In this connection, we attach great importance to the regular review of the international humanitarian activity in Syria in the framework of the informal interactive dialogue, aimed at transferring the implementation of UNSC resolution 2642 into a practical domain. This is important not only because we will need to make a conscious and well-founded decision regarding its renewal in January 2023, but also because we need Syria to develop fundamental conditions that will be needed i.a. to meet the returning refugees. For the neighboring Lebanon, accommodating Syrians on it territory is an unmanageable burden. The Lebanese authorities openly state this, however none of our Western partners is interested in addressing this problem meaningfully. Neither do they offer any alternatives for bringing people back to normal life, while humanitarians only act as passive onlookers, afraid that they might stir up the anger of Western capitals by making steps or producing initiatives that would not be welcome there.
The problem of refugees needs to be resolved urgently. Thus at the end of September a boat tipped over and sank in the Mediterranean which was carrying 120 to 150 Syrian refugees who had departed from Tripoli to Europe. One hundred of them died. The survivors are receiving assistance. Ships of the Mediterranean squadron of the Russian navy took part in the search-and-rescue operation. Such tragedies involving refugees send a grim and very alarming signal to all of us.

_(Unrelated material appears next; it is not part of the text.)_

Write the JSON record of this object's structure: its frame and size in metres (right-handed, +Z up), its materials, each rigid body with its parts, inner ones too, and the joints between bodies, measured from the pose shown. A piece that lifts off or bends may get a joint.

On our part, we engage closely with Damascus and do our best to improve the humanitarian situation on the ground. As of today, more than 2 million Syrian citizens got back to their homes thanks to these efforts. More than 1 million and 375 thousands of them were IDPs, and 1 million – those who returned from abroad. Since 2018, more than 22,000 socially significant and industrial facilities have been repaired and put in service, more than 4,100 facilities are under reconstruction at the moment.
Over the past month alone, 11 cooperative farms have been established in Aleppo, Latakia, Tartus, Daraa, and Suwayda in order to support Syrian agriculture. Easy-term loan services have been launched in the country, and in Deir ez-Zor an irrigation facility was put in service that made it possible to recreate approximately 7,500 hectares of farmland.

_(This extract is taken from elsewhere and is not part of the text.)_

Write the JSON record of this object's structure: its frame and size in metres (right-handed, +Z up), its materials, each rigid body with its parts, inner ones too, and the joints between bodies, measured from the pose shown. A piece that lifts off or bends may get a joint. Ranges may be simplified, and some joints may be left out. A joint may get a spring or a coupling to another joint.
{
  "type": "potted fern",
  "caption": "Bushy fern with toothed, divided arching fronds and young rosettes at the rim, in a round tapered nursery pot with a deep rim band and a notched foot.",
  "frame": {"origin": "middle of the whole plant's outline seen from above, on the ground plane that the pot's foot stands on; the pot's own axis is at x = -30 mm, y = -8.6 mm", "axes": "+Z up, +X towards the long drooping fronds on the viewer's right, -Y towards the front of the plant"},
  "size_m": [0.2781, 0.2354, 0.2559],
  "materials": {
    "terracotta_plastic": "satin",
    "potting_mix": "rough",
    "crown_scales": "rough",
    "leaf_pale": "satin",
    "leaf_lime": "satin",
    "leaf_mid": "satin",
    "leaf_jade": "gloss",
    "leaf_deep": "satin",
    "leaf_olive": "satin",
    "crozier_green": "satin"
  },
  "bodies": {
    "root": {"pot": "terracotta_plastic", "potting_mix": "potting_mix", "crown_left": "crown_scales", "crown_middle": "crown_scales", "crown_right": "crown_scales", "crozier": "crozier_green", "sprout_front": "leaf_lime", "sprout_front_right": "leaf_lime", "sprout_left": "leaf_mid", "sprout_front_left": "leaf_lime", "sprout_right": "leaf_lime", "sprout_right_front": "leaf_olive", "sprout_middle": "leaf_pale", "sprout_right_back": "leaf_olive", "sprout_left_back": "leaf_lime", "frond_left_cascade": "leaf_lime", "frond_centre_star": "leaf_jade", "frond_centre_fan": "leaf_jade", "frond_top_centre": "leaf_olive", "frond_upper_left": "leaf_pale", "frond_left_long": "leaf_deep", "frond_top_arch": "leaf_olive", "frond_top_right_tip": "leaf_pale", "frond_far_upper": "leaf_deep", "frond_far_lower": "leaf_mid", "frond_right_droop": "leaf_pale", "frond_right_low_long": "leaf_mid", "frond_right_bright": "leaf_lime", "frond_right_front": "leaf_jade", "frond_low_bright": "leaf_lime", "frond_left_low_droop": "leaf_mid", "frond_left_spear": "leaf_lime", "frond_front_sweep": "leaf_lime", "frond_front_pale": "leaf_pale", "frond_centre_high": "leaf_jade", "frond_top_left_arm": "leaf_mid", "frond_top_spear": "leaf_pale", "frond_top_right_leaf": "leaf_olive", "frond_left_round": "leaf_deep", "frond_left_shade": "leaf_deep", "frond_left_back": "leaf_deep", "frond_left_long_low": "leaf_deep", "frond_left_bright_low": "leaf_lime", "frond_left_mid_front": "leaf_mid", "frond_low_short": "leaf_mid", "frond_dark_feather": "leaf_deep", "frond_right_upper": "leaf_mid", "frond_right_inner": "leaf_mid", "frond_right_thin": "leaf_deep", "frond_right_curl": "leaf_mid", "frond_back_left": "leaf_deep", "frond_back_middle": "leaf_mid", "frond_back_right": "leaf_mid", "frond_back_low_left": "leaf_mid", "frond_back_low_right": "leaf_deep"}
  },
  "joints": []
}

Besides, 921 residential facilities are under construction in Damascus, Deir ez-Zor, and Homs that will be made avail to the IDPs and refugees free of charge.
Apart from that, we are making efforts to preserve Syria’s cultural and historical legacy. Russian Academy of Sciences’ Center for Rescue Archaeology and the Syrian Department of Antiquities and Museums are engaging together to reconstruct the Triumphal Arch of Palmyra. First stage of the restoration process has been completed already. Within this project, Russian-Syrian experts undertake a set of measures for post-traumatic response, full-scale archaeological studies of the premises and elaboration of the restoration procedure.